One of the local people with us suggested that there is a culture of throwing trash out the back of houses in Indonesia. No one sees the river from the street, so it is out of sight, out of mind. Maybe we should turn the houses around and put the road by the river instead. As he said this, a lady came out on the platform and threw a plastic bag full of garbage over the railing and into the water. A plastic tub floated by.

Every lost plastic tub has a story...


The Manggarai Gate: Operations and data (part 1/2)

Behold! The Manggarai gate, the valve to the heart of Jakarta: 

Human on the right, for scale
How open or closed it is determines if the Presidential Palace is flooded. It is also one of the dirtiest places in the city, where trash is fished out of the river by the crane-full daily.

25 km upstream of the Manggarai gate is Depok and 25 km upstream of that is Bogor. Just outside Bogor is the Observer at Katulampa Dam, discussed in previous posts. Floods passing by Katulampa arrive at Manggarai half a day later and it is the observer's job to warn the people of Jakarta.

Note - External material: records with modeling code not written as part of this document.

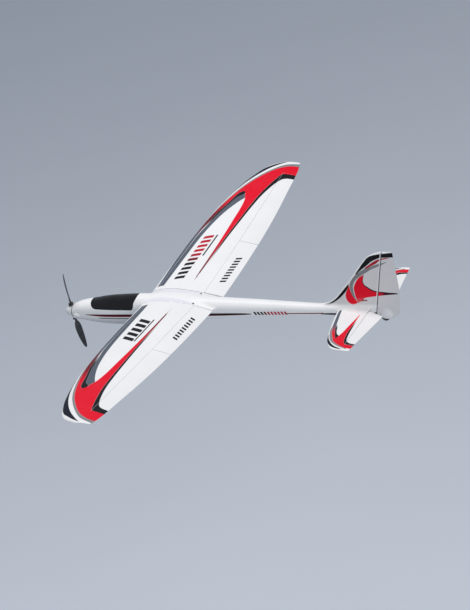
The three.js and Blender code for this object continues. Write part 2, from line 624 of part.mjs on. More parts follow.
add("motor_mount", motorMount, "black");
add("motor_stator", motorStator, "brass");
add("motor_bell", motorBell, "metal");
add("spinner_backplate", backplate, "black");
add("prop_yoke", inProp(yoke), "black");
add("spinner", spinner, "spinner");
add("prop_blade_a", inProp(bladeSolid), "blade");
add("prop_blade_b", inProp(halfTurn(bladeSolid)), "blade");

add("battery_tray", box([104, -13, 9.8], [216, 13, 12]), "black");
add("battery", box([105, -16, 12.4], [212, 16, 38]), "battery");
add("speed_controller", box([226, -11, 14], [264, 11, 22]), "black");
add("receiver", box([25, -11, 36], [67, 11, 48]), "black");

add("elevator_servo", elevatorServo, "servo");
add("elevator_servo_arm", elevatorArm, "foam");
add("elevator_pushrod", elevatorPushrod, "metal");
add("elevator_joiner", elevatorJoiner, "metal");
add("rudder_servo", rudderServo, "servo");
add("rudder_servo_arm", rudderArm, "foam");
add("rudder_pushrod", rudderPushrod, "metal");
add("rudder_horn", prism(rudderHornOutline(0), raked, -plateHalf, plateHalf), "black");

add("main_wheel_housing", mainWheelHousing, "black");
add("main_wheel_tyre", mainTyre, "tyre");
add("main_wheel_hub", mainHub, "foam");
add("main_wheel_axle", axleAt(mainWheel, 10.8, 1.5), "metal");
add("tail_wheel", tailTyre, "tyre");
add("tail_wheel_axle", axleAt(tailWheel, 6.4, 1), "metal");

export default plane;
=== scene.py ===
import math

import bpy
import numpy as np
from mathutils import Matrix, Vector


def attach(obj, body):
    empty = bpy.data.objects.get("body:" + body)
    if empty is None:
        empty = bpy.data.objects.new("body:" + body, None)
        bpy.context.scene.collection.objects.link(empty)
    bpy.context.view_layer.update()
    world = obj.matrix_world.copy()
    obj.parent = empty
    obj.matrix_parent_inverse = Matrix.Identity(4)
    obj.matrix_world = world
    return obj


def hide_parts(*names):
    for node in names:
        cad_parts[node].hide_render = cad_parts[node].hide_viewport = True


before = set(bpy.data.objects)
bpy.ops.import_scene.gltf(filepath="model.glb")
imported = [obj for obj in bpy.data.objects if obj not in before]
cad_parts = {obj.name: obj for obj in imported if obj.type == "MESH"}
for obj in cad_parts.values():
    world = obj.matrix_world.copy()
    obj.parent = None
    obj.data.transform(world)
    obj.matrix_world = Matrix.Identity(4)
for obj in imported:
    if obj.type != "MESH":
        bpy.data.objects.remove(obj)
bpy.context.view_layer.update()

# Looks of the powered foam sailplane. Shapes are worked out in millimetres: +X nose, +Y port, +Z up.
mm = 0.001


# ---- camera: a long lens above, behind and to port of the aircraft
cameraLook = {
    "place": (-6.4088, 10.6154, 6.2055),
    "right": (-0.892477, -0.393604, -0.220364),
    "up": (0.005947, -0.498736, 0.866734),
    "back": (-0.451053, 0.772230, 0.447451),
    "lens": 285.5,
}
camera = bpy.data.objects.new("camera", bpy.data.cameras.new("camera"))
bpy.context.collection.objects.link(camera)
camera.data.lens = cameraLook["lens"]
camera.data.sensor_width = 36
camera.data.clip_end = 60
turn = Matrix([cameraLook[key] for key in ("right", "up", "back")]).transposed().to_4x4()
camera.matrix_world = Matrix.Translation(cameraLook["place"]) @ turn
bpy.context.scene.camera = camera
bpy.context.scene.view_settings.view_transform = "Standard"
print("camera placed")


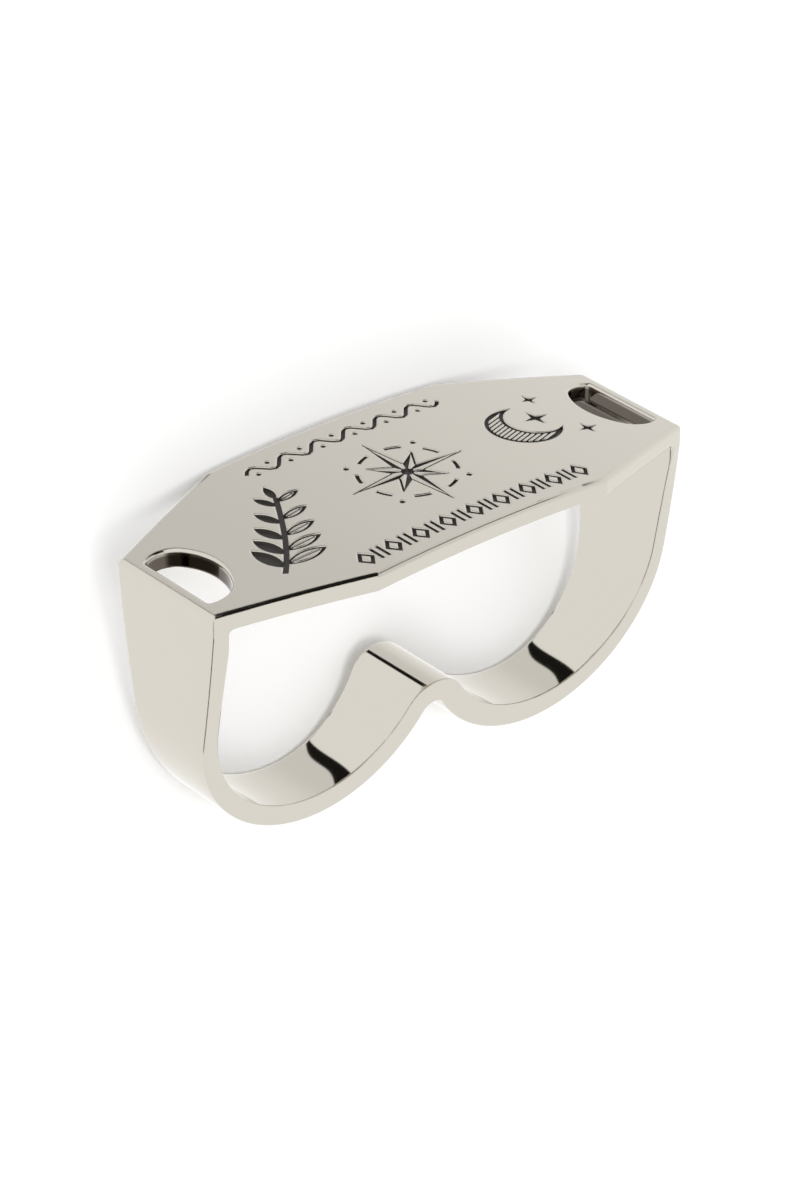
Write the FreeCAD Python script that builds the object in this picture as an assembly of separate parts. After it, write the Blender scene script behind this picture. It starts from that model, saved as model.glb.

Having only 2 million people makes Depok something of a suburb to Jakarta's 10 million. To drive between Depok and Jakarta takes somewhere between a half hour to 28 days, depending on Jakarta's legendary traffic. No doubt, with 1 million people, Bogor is nothing to sniff at either... Bogor's population density is the second highest in the world, nine times as dense as San Francisco. Only Manila is greater as cities go.

Like Katulampa, Manggarai has been around for many years, built by the Dutch before the 1920s. On the wall of the office is a picture of the river from the 1930s:



We got a briefing of the emergency procedures that were triggered by various flow levels, similar to (and indeed related to the operations of) Katulampa Dam.



The site saw action in 2007 when the river rose out of its banks to flood part of the control house and the surrounding neighborhood. The high water level left a black stain on some of the buildings and poles around the site and these were labeled (on February 4, 2007, the water level was 1090 centimeters above the reference level, reading "+1090 4-02-07").

Every 15 minutes the employees check the river level and adjust the gate if necessary. During floods, the CB radio and phone ring off the hook. The operator that guided us around, Dian Nur Cahyono, said that one of the tougher parts of his jobs is when local people call or come to the site to argue about how the gate is being operated, sacrificing their neighborhoods to save some others... especially when that "some others" includes the Presidential Palace and relatively upscale neighborhoods. There is no point arguing with the operator, however, it is all Standard Operating Procedure that is ultimately controlled (and can be overridden) by the Governor.

Dian Nur Cahyono in the upstairs control room
When we asked the operator how he ended up here, he said that he was working in air conditioning and that the local government advertised a job for an expert electrical technician. Before getting the job, he did not fully know what it was about, but now that he works there, he felt pride in doing a public service.

Outside was a rain gauge belonging to BMKG, something like the Indonesian National Weather Service. A palm frond had grown over the gauge likely causing a steady drift in the quality of the measurements.


The operators half-joked that they were afraid to maintain the site; a sign warned that entering the enclosure was a crime endangering the public safety that carried a penalty of 12 years imprisonment. Figuring that I was leaving the country soon, I broke the law by doing some pruning. We'll see if I get extradited.

Sticking it to The Man, climate-data-quality-style. 
I pity the researcher that is going to discover a sudden shift in the time series record (on 9 September 2011, in case you're reading this, researcher from the future). 

Manual raingage in foreground, automatic gauge inside the fence.
At this site, floods only happen a couple times in one's career, but trash is a daily problem. The trash at Manggarai deserves its own post, so that's just what we'll do (tomorrow!).